▶ **Requirements**:
The required output consists solely of the lines from the one containing "Write part 3" down to the one containing "sink(piece, pocket, middle, pocket_depth)", both included, each quoted exactly.

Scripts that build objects
━━━
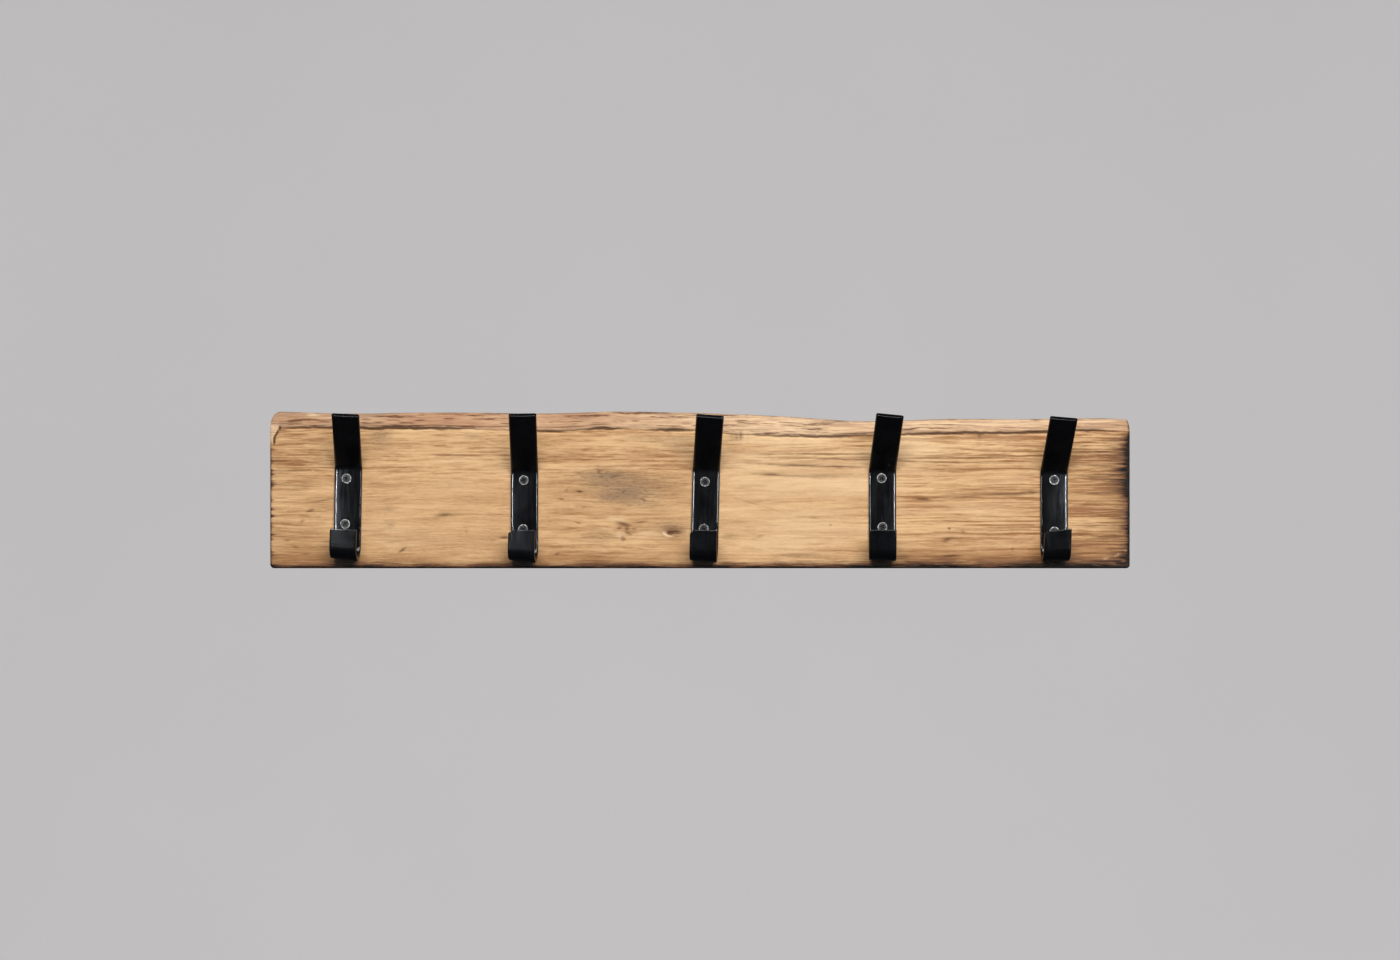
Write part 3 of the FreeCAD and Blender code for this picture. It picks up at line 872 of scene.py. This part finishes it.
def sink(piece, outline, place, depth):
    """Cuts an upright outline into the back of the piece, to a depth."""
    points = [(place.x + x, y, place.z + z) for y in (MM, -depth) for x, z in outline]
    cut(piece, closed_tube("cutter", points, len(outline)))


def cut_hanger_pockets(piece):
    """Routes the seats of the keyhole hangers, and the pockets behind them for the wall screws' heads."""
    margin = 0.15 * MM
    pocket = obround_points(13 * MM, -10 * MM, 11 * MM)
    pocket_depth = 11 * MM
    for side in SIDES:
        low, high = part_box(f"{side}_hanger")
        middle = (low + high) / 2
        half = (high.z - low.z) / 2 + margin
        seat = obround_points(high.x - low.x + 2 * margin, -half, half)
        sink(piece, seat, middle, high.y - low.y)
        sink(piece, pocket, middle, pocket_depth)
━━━
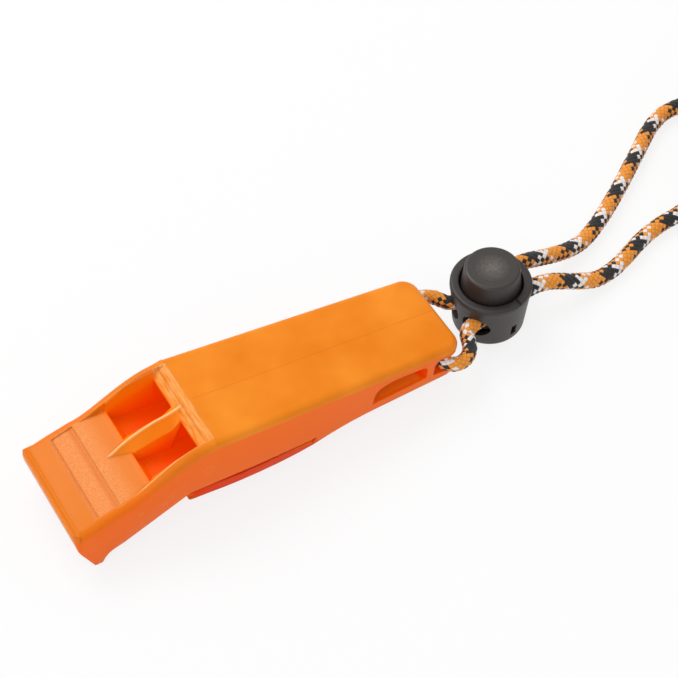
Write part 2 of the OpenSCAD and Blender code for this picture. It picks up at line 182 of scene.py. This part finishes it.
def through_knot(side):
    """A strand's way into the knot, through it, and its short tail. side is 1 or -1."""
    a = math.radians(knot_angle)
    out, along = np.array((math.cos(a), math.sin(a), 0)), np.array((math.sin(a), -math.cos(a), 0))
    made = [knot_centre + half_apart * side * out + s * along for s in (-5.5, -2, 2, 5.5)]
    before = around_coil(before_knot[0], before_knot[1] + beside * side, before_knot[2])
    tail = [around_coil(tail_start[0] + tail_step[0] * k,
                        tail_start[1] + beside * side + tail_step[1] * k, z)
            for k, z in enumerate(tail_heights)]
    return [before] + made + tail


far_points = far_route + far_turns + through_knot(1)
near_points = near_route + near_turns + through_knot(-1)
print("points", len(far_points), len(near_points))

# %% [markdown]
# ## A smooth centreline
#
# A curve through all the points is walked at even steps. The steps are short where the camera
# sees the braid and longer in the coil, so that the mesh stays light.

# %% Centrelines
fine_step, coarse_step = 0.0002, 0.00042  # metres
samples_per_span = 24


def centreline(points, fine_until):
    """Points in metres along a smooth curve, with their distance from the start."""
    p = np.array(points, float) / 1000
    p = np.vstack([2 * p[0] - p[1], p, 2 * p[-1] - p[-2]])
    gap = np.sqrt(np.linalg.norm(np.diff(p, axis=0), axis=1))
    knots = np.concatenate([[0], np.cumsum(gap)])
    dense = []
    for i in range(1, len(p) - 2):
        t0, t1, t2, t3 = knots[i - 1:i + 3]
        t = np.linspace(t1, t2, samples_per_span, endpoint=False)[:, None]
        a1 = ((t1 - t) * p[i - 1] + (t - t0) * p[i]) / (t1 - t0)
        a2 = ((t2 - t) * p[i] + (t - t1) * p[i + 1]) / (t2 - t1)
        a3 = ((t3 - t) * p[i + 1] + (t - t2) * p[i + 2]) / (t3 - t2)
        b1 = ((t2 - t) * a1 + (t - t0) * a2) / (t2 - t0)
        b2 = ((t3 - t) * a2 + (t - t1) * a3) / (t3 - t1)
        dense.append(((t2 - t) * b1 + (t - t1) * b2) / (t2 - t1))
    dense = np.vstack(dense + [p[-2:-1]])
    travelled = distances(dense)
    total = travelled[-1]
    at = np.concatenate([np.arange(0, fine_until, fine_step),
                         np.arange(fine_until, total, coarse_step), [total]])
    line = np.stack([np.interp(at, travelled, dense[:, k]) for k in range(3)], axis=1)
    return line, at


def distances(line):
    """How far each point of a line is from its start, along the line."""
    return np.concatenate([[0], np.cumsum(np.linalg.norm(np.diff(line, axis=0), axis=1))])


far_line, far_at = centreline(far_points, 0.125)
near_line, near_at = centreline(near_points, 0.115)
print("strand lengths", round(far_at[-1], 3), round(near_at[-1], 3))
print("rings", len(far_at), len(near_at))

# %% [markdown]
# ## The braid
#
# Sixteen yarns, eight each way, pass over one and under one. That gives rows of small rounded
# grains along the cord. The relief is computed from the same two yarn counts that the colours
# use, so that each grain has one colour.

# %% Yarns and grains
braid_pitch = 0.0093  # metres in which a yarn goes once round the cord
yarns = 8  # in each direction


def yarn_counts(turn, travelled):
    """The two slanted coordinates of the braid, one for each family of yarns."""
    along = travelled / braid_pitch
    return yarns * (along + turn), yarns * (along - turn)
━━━
▶ **Output of the task**:
Write part 3 of the FreeCAD and Blender code for this picture. It picks up at line 872 of scene.py. This part finishes it.
def sink(piece, outline, place, depth):
    """Cuts an upright outline into the back of the piece, to a depth."""
    points = [(place.x + x, y, place.z + z) for y in (MM, -depth) for x, z in outline]
    cut(piece, closed_tube("cutter", points, len(outline)))


def cut_hanger_pockets(piece):
    """Routes the seats of the keyhole hangers, and the pockets behind them for the wall screws' heads."""
    margin = 0.15 * MM
    pocket = obround_points(13 * MM, -10 * MM, 11 * MM)
    pocket_depth = 11 * MM
    for side in SIDES:
        low, high = part_box(f"{side}_hanger")
        middle = (low + high) / 2
        half = (high.z - low.z) / 2 + margin
        seat = obround_points(high.x - low.x + 2 * margin, -half, half)
        sink(piece, seat, middle, high.y - low.y)
        sink(piece, pocket, middle, pocket_depth)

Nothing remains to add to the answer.